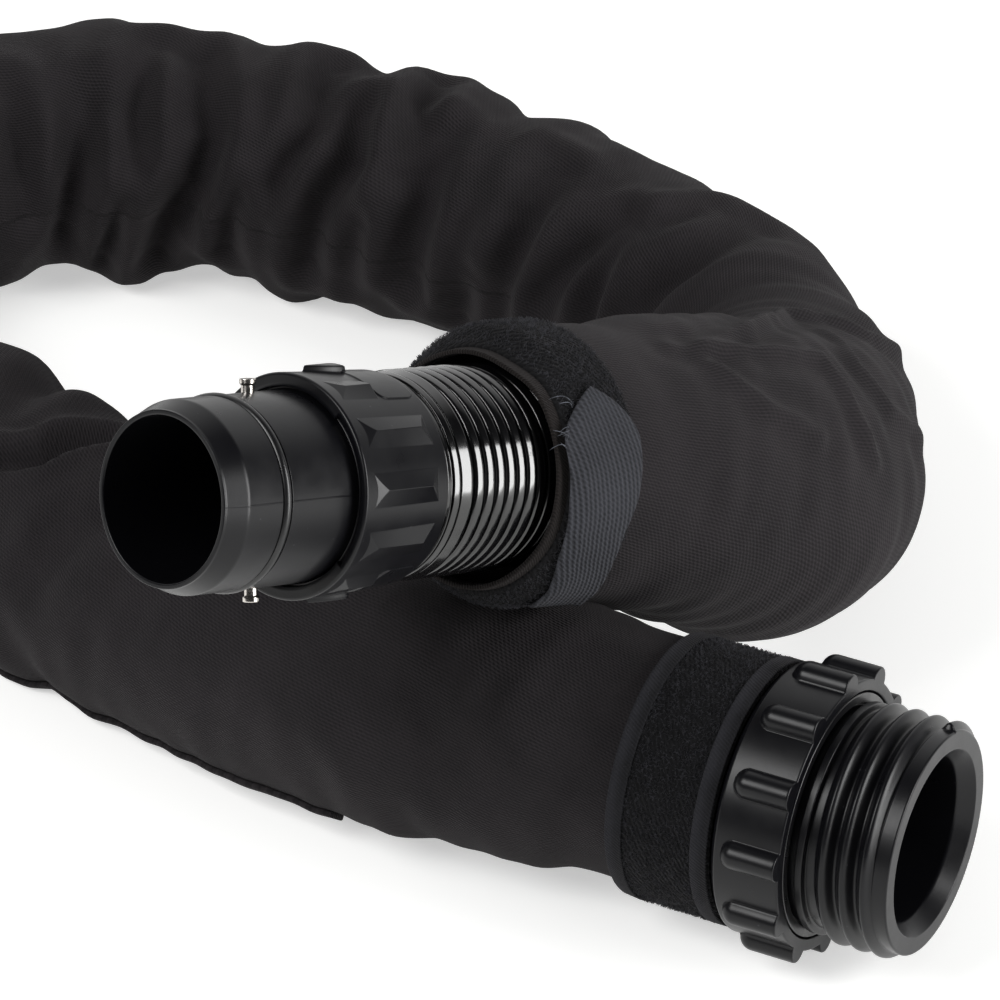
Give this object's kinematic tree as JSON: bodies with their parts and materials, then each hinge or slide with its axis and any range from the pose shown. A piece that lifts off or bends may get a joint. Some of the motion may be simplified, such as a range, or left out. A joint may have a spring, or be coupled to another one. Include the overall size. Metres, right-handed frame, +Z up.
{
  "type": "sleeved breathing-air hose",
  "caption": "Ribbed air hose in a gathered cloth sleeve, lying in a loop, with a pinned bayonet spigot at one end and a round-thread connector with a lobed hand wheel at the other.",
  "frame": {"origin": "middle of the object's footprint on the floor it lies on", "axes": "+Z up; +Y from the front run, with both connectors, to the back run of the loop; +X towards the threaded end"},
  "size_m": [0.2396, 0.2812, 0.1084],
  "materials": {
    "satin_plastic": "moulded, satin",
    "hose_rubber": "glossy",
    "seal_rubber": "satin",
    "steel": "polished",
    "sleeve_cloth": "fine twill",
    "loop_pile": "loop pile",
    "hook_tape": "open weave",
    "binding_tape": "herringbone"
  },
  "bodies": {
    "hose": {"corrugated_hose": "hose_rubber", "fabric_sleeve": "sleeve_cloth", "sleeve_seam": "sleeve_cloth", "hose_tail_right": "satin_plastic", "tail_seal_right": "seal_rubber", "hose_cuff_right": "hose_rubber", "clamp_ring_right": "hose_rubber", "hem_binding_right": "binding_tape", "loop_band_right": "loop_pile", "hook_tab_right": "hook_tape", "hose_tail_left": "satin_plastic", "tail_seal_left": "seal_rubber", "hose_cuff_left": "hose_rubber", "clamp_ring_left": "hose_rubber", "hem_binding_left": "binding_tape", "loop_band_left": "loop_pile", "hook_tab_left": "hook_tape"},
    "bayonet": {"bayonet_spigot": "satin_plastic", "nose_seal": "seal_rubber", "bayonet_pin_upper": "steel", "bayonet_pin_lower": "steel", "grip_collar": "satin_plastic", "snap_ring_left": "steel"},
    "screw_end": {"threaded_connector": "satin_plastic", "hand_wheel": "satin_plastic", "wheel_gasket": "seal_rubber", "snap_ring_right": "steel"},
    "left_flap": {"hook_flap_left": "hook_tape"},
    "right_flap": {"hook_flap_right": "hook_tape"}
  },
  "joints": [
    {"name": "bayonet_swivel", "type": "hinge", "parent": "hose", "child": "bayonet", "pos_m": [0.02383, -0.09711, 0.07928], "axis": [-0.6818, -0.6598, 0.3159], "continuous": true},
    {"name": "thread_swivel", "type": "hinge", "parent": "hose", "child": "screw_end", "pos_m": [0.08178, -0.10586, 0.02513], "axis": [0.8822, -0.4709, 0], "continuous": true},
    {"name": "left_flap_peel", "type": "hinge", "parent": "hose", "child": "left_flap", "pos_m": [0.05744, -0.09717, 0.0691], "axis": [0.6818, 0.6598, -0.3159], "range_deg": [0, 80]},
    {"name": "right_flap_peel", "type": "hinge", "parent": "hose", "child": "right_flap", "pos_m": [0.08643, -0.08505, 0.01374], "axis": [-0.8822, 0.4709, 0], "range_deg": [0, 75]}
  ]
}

* * *

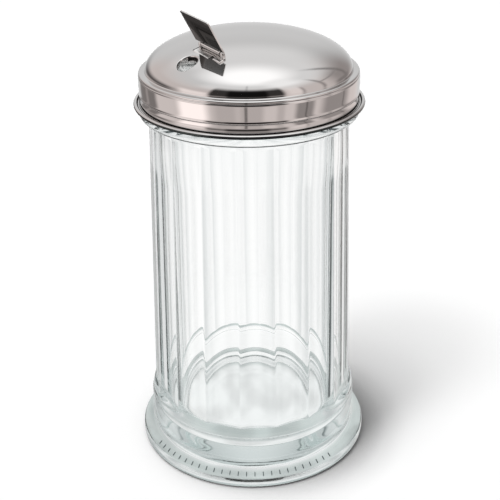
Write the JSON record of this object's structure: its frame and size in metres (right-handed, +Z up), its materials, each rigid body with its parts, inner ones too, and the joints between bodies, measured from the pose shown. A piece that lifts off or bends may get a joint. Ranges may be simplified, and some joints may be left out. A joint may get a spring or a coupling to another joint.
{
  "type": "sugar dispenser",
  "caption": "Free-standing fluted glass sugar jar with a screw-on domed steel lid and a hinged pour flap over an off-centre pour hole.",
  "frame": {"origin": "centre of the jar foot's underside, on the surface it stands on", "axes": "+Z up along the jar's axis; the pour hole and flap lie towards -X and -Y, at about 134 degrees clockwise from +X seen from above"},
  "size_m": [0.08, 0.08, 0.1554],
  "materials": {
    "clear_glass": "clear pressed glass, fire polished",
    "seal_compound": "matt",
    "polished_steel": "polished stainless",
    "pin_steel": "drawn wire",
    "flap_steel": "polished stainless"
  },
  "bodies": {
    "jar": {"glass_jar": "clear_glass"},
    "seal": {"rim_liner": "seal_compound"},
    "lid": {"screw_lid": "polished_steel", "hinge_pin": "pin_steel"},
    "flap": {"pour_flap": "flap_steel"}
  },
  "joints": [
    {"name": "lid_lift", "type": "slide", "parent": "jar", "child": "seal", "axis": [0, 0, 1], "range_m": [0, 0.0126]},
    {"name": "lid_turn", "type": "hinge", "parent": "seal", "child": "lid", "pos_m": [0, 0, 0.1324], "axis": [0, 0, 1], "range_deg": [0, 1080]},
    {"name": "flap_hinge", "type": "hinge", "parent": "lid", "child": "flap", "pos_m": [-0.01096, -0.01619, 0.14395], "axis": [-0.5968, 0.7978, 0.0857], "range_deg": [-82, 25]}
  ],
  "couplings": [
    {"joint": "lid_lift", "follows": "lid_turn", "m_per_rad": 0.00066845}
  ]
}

...

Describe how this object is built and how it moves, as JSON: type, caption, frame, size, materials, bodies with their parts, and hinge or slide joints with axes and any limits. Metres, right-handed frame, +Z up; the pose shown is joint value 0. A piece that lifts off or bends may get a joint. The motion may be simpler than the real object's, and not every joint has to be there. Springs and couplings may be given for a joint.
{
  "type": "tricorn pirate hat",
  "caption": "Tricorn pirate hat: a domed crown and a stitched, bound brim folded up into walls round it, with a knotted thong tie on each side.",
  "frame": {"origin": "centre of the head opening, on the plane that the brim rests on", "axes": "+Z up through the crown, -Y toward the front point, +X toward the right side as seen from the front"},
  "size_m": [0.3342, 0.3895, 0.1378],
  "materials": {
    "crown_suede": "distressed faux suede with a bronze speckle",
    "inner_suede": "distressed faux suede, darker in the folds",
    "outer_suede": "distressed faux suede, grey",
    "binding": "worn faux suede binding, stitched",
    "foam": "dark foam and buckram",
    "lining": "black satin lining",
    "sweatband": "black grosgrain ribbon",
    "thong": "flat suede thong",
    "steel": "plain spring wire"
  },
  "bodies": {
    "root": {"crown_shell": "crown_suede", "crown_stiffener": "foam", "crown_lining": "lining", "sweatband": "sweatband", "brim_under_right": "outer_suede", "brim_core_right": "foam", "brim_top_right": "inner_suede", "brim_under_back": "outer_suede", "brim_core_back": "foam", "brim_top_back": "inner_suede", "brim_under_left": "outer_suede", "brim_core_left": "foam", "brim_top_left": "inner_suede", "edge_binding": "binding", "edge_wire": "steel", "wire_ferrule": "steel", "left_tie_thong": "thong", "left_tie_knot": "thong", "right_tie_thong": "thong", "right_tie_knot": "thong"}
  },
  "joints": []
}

# PROBLEM REQUIREMENTS
Return from the data every line that holds "caption".

# TASK OUTPUT
  "caption": "Ribbed air hose in a gathered cloth sleeve, lying in a loop, with a pinned bayonet spigot at one end and a round-thread connector with a lobed hand wheel at the other.",
  "caption": "Free-standing fluted glass sugar jar with a screw-on domed steel lid and a hinged pour flap over an off-centre pour hole.",
Describe how this object is built and how it moves, as JSON: type, caption, frame, size, materials, bodies with their parts, and hinge or slide joints with axes and any limits. Metres, right-handed frame, +Z up; the pose shown is joint value 0. A piece that lifts off or bends may get a joint. The motion may be simpler than the real object's, and not every joint has to be there. Springs and couplings may be given for a joint.
  "caption": "Tricorn pirate hat: a domed crown and a stitched, bound brim folded up into walls round it, with a knotted thong tie on each side.",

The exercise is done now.